[Bioc-devel] [BioC] readGappedAlignments and param argument
Martin Morgan
mtmorgan at fhcrc.org
Tue Sep 10 12:25:33 CEST 2013
On 09/10/2013 12:22 AM, Elena Grassi wrote:
> Ok, thanks - I misread the manual, I just thought that was a way to
> filter out reads falling over certain regions.
> After reading the alignments I use summarizeOverlaps to obtain counts
> with the desired options. I decided to use scanBamParam(which=..)
You can use summarizeOverlaps with a 'BamFileList' created by something like
myFiles = dir("/some/dir", pattern="bam$")
bfl = BamFileList(myFiles, yieldSize=1000000)
olaps = summarizeOverlaps(features, bfl)
see the example on the help page
method?"summarizeOverlaps,GRanges,BamFileList"

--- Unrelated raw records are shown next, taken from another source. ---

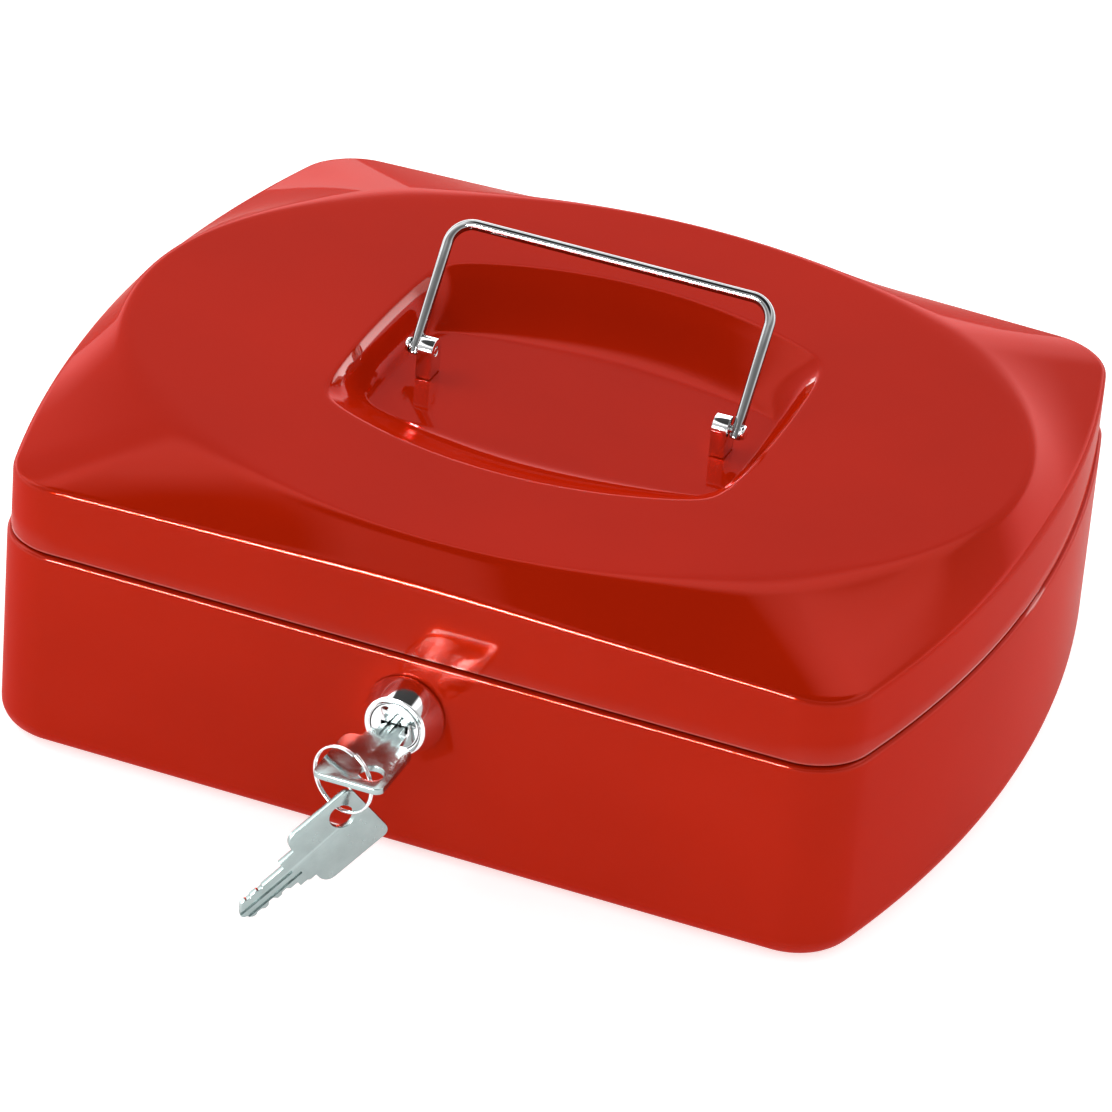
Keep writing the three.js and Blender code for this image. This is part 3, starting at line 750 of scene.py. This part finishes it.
def eased_corner(before, corner, after, distance, steps, guard=0.0005):
    """Rings round a fold, with one guard ring on either side so that flat faces stay flat."""
    distance = np.broadcast_to(np.asarray(distance, float), len(corner))[:, None]
    start, end = toward(corner, before, distance), toward(corner, after, distance)
    rings = [toward(corner, before, distance + guard)]
    for t in np.linspace(0, 1, steps):
        rings.append((1 - t) ** 2 * start + 2 * t * (1 - t) * corner + t * t * end)
    rings.append(toward(corner, after, distance + guard))
    return rings


def lid_rings():
    """From the hem up the skirt, over the shoulder and the oval, and down into the recess."""
    b = body()
    outline = plan_outline(b.lid_inset)
    angles = np.arctan2(outline[:, 1], outline[:, 0])
    oval_radius = 1 / np.hypot(np.cos(angles) / b.oval_x, np.sin(angles) / b.oval_y)
    rim_radius = barrel_radius(0.0548, 0.0528, 0.350, 0.105, angles)
    floor_radius = barrel_radius(0.0472, 0.0262, 0.400, 0.260, angles, 18)
    hem = level(outline, b.lid_bottom)
    shoulder = shoulder_ring(b.lid_inset)
    oval = polar(oval_radius, angles, b.top)
    rim = polar(rim_radius, angles, b.top)
    floor_z = b.top - b.recess_depth
    below_rim = polar(rim_radius + (floor_radius - rim_radius) * 0.12, angles, b.top - 0.0016)
    slope = np.linalg.norm(oval - shoulder, axis=1)
    rings = [hem, *(level(outline, z) for z in (b.lid_bottom + GUARD, (b.lid_bottom + b.shoulder) / 2))]
    rings += eased_corner(hem, shoulder, oval, 0.0019, 9)
    rings += [shoulder + (oval - shoulder) * share for share in (0.3, 0.5, 0.7)]
    rings += eased_corner(shoulder, oval, rim, np.clip(slope * 0.14, 0.0010, 0.0045), 9)
    rings += [oval + (rim - oval) * share for share in (0.3, 0.6, 0.85)]
    rings += eased_corner(oval, rim, below_rim, 0.0011, 7, 0.0004)
    for share in np.linspace(0.16, 1, 22):
        fall = 0.5 * share**2 * (3 - 2 * share) + 0.5 * (1 - (1 - share) ** 2)
        radius = rim_radius + (floor_radius - rim_radius) * share
        rings.append(polar(radius, angles, b.top - b.recess_depth * fall))
    rings += [polar(floor_radius * share, angles, floor_z) for share in (0.98, 0.8, 0.5, 0.2, 0.02)]
    return rings


def make_lid():
    piece = pressed("lid_cover", lid_rings(), body().sheet, gloss_enamel, pole_at_end=True)
    hand_over(piece, "lid", "red_enamel", "lid_shell")


# ---- handle


def bail_tree():
    """A rod that follows a bent path, with its bends rounded."""
    h = handle()
    tree = Tree("bent_rod")
    rod = tree.input("Rod radius", FLOAT, h.rod)
    bend = tree.input("Bend radius", FLOAT, h.bend)
    paint = tree.input("Plating", PAINT, material(rod_chrome))
    path = tree.node("GeometryNodeMeshToCurve", {"Mesh": tree.start.outputs["Geometry"]})
    bends = {"Curve": path.outputs[0], "Radius": bend, "Count": 14}
    bent = tree.node("GeometryNodeFilletCurve", bends, mode="POLY")
    tree.rod(bent.outputs[0], rod, 28, paint)
    return tree


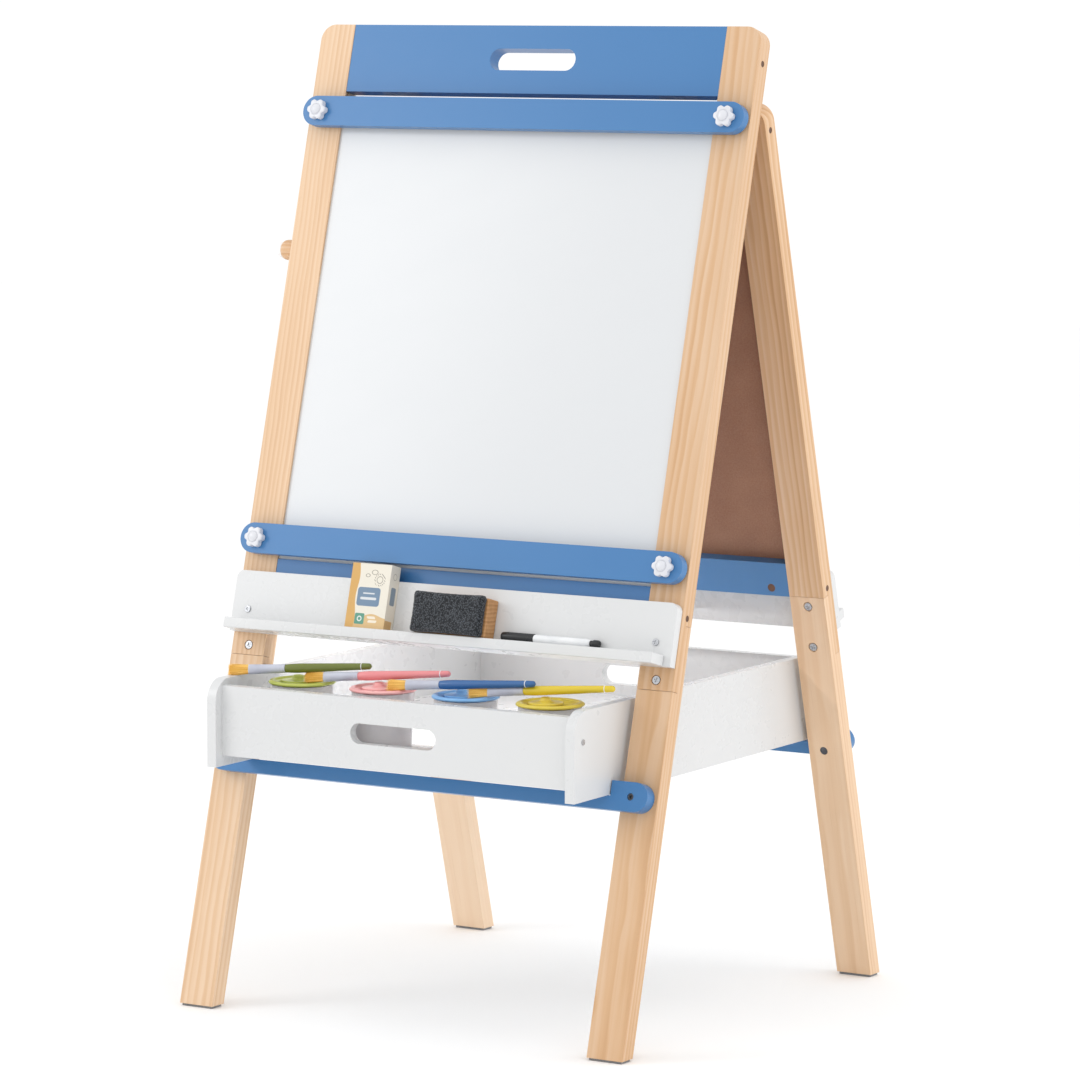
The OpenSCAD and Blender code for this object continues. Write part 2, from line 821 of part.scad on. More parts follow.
rear_frame() on_side(-1) lower_leg(rear_raise, rear_lean);  // rear_lower_leg_left
rear_frame() lower_leg(rear_raise, rear_lean);  // rear_lower_leg_right
rear_top_rail();
chalkboard();
rear_bottom_rail();
rear_frame() tray_back(rear_raise);  // rear_tray_back
rear_frame() tray_ledge(rear_raise);  // rear_tray_ledge
rear_frame() box_bar(rear_raise);  // rear_box_bar
rear_frame() feet(rear_lean);  // rear_feet
color(zinc) rear_frame() lap_bolts(rear_raise);  // rear_lap_bolts
color(brown) rear_frame()  // rear_rail_bolts
        rail_bolts([[rail_bolt_s + rear_raise, rail_n + rail_t], [rear_top_bolt_s, rail_n + rail_t]]);
color(zinc) rear_frame() tray_screws(rear_raise);  // rear_tray_screws
color(grey) rear_frame() bar_bolts(rear_raise);  // rear_bar_bolts
rear_hinge_leaves();
rear_frame() hinge_screws(hinge_rear_s);  // rear_hinge_screws
clamp_bar(upper_clamp_s);  // upper_clamp_bar
clamp_bar(lower_clamp_s);  // lower_clamp_bar
knob(-1, upper_clamp_s);  // knob_upper_left
knob(1, upper_clamp_s);  // knob_upper_right
knob(-1, lower_clamp_s);  // knob_lower_left
knob(1, lower_clamp_s);  // knob_lower_right
box_side(-1);  // box_side_left
box_side(1);  // box_side_right
box_panel(box_panel_y);  // box_front_panel
box_panel(box_back_y);  // box_back_panel
box_floor();
box_screws();
chalk_carton();
eraser_block();
eraser_felt();
marker();
paint_cups();
cup_lids();
paint_brushes();
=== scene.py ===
"""Looks of a children's folding easel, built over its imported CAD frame.

The CAD nodes keep their shapes and get eased edges and finishes. The knobs, the
paper roll's grip and the drawing kit are replaced by pieces worked out here.
Lengths inside a class are in millimetres; a Placement turns them into metres.
"""

from __future__ import annotations

import json
import logging
import math
from dataclasses import dataclass, field
from enum import Enum
from typing import Any, Callable, Sequence, Union

import bmesh
import bpy
import numpy as np
from mathutils import Matrix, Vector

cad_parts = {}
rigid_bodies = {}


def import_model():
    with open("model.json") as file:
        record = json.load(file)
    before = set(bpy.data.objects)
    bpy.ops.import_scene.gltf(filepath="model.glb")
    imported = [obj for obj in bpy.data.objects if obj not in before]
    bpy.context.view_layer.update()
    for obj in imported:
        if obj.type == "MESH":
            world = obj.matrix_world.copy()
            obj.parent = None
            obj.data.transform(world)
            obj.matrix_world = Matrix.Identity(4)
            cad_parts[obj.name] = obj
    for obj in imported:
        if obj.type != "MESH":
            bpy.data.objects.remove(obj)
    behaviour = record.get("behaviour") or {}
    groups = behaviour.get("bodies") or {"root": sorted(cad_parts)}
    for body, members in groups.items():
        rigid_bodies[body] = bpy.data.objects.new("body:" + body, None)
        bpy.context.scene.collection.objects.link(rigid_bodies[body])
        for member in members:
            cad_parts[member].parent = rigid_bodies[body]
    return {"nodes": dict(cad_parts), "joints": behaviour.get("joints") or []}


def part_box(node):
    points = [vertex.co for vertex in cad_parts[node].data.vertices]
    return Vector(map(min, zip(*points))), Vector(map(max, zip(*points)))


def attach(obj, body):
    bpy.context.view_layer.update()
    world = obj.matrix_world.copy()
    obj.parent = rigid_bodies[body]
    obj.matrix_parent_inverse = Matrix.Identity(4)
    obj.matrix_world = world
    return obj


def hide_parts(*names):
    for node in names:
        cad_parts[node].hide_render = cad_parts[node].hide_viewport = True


LOG = logging.getLogger("easel")
MM = 0.001
# Gaps in metres under which points are one, on made pieces and on CAD nodes.
SEAM_GAP = 2e-6
SLIVER = 1e-7
CAD_SEAM_GAP = 1e-5
# Eased edges of CAD nodes: angles in degrees from which faces count as flat or sharp.
FLAT_ANGLE = 1.0
EASE_ANGLE = 35.0
EASE_SEGMENTS = 3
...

(there's helpful tab completion after 'method?"sum<tab>'). If you've also said
library(parallel)
options(mc.cores=detectCores()) ## how many cores to use?
then the bam files are processed in parallel (choose yieldSize so that the
different threads are not competing for memory).
> because loading bams and counting overlaps is using a lot of RAM for
> big bams and I found online various suggestions to use the
more generally a strategy is to use yieldSize and iterate through the file, like
bf = BamFile(fl, yieldsSize=1000000)
open(bf)
repeat {
curr = readBamGappedAlignments(bf) ## read up to yieldSize records
if (length(curr) == 0)
break ## done
## process chunk 'curr'
}
close(bf)
this is actually what summarizeOverlaps does when invoked on a BamFile (or
BamFileList().
> ScanBamParam to load one chr at a time...but as long as I would like
> to be general I decided to extract all the seqlevels in the GRanges
> object that I'm using and then I would like to iterate over those
> extracting the reads that fall on different seqlevels.
> I noticed that the counts where different with this approach with
> respect to doing all the work together. I guess that I have to find
> another way to split my alignments...but I'd really like to avoid
> something like:
> http://comments.gmane.org/gmane.comp.lang.r.sequencing/755
one small thing that came out of that thread was that
as(seqinfo(BamFile("/some/file")), "GRanges")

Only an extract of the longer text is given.